Eva knows what death is.  She knows it means forever.  And, before this morning, she knew it didn't happen to moms of little kids.  Moms of kids her age.  Moms she recognized and talked to.  Moms who cheered for her at track meets.  She knew little kids don't lose their moms.  Little kids with no more life experience than she has.  Kids who are barely out of booster car seats.  Kids who still need help doing their hair and reaching higher shelves in the kitchen.  Kids who still need their moms to place band aids and pull splinters.  Kids like her.
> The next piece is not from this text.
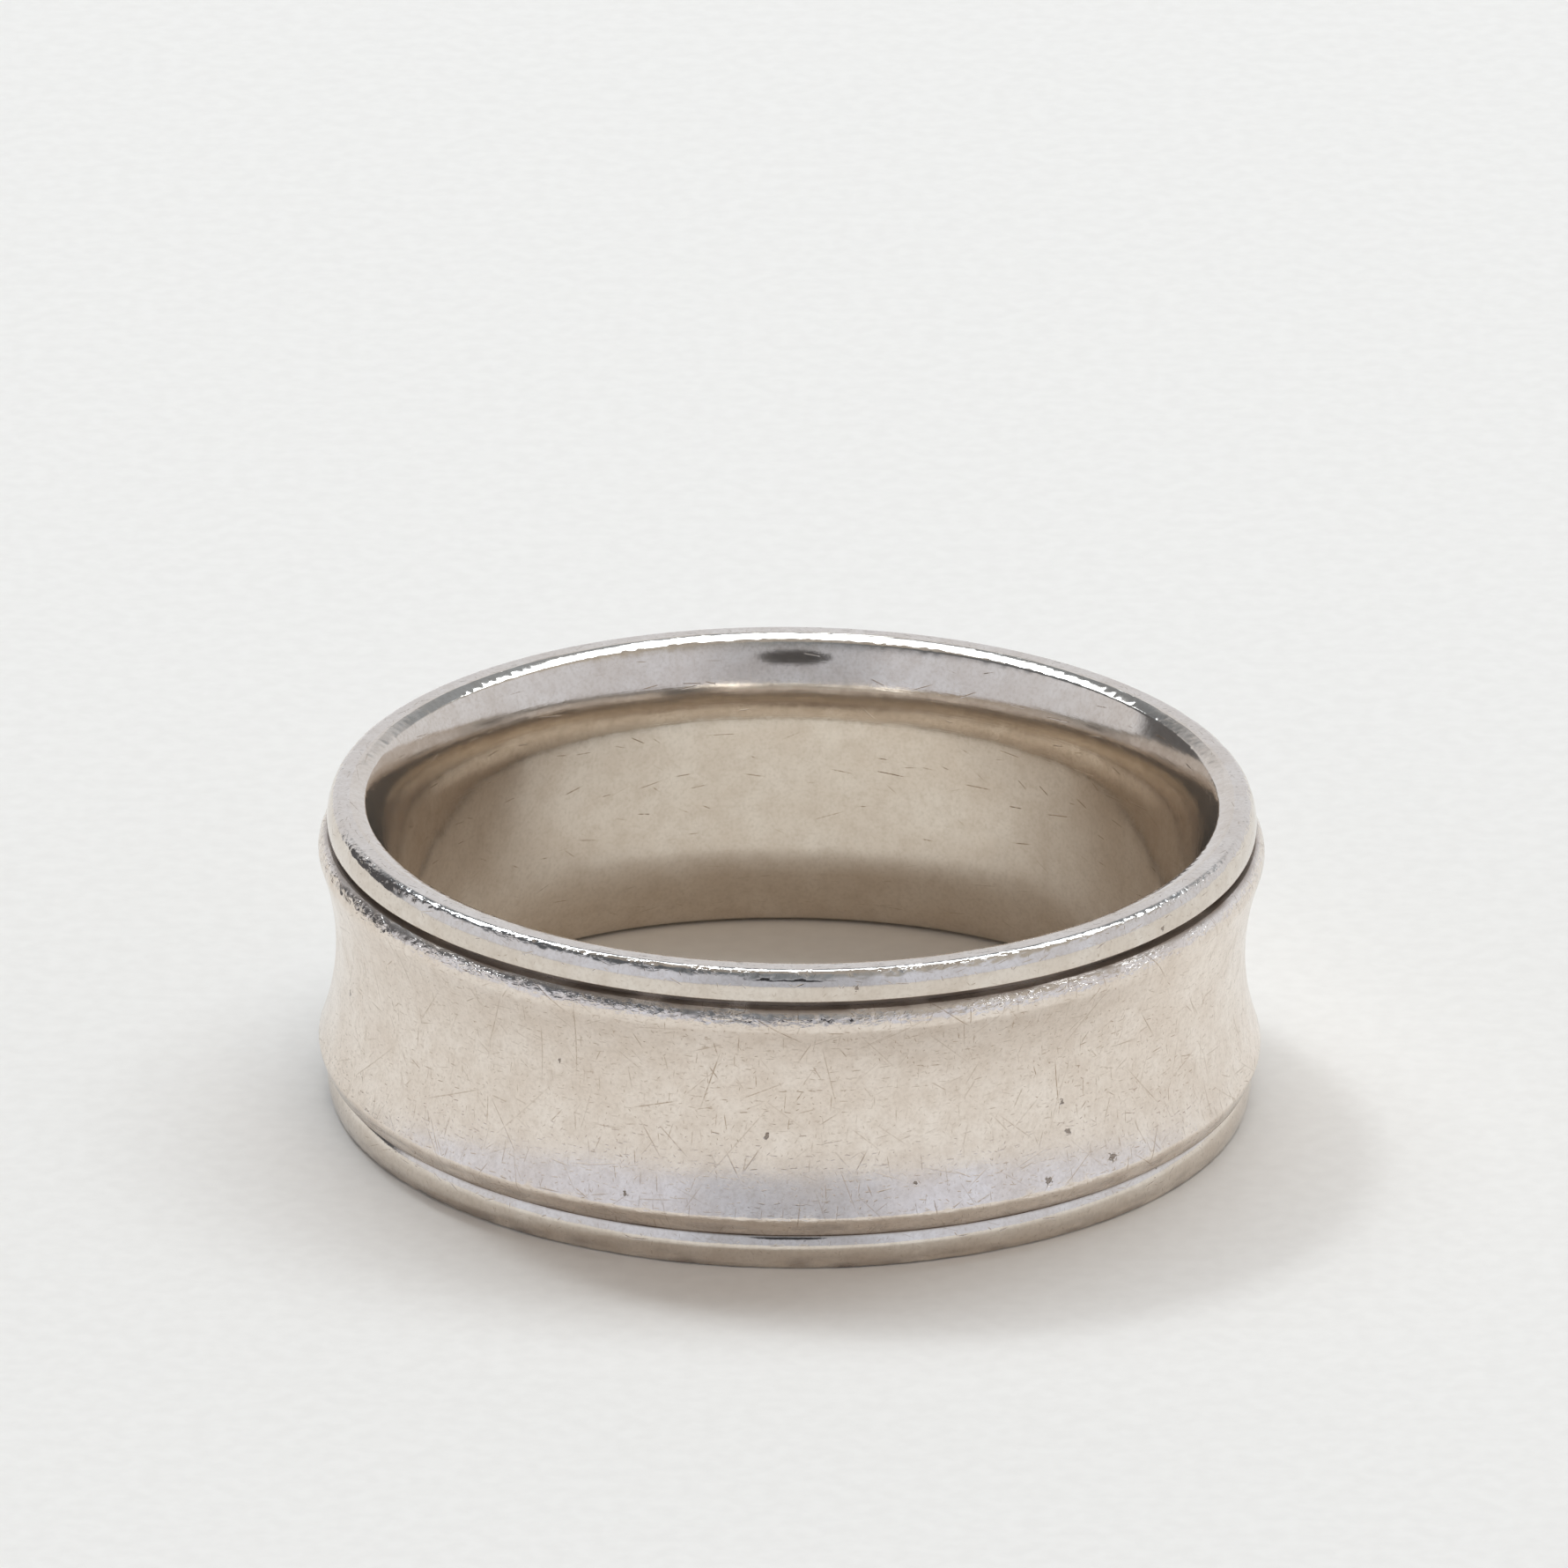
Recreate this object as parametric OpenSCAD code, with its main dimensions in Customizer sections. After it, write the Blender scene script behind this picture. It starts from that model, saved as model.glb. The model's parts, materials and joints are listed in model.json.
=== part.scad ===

She's a sensitive kid, my Eva.  She feels more intensely than any other little girl I know.  She is an open heart, and today she is a broken heart.  I saw it break before my eyes.  I watched her world shift through those big brown eyes, and I could hear our pain echoing back.  As she curled into my lap like the toddler she was not that long ago, I squeezed her till she stopped trembling.  I squeezed her till I stopped crying into her hair.  I squeezed her to let her know I was right there.  I squeezed her to let her feel her mama's presence.

I didn't want to change her this morning.  I didn't want to break her world.  I didn't want her to know that tragedy can come for little kids and their moms.  But I had to tell her, with her on my lap wrapped in the safety of her mama's arms.  Because I was reminded, in the most awful of ways, that not every kid woke up this morning to the warmth they still so desperately need.

Hold your kids.  Do their hair and reach the top shelf for them.  Kiss the cuts before the band aids go on and blow on the splinters to ease the sting.  Give them things to remember before you forget that seconds are flying by.  You'll never get them back.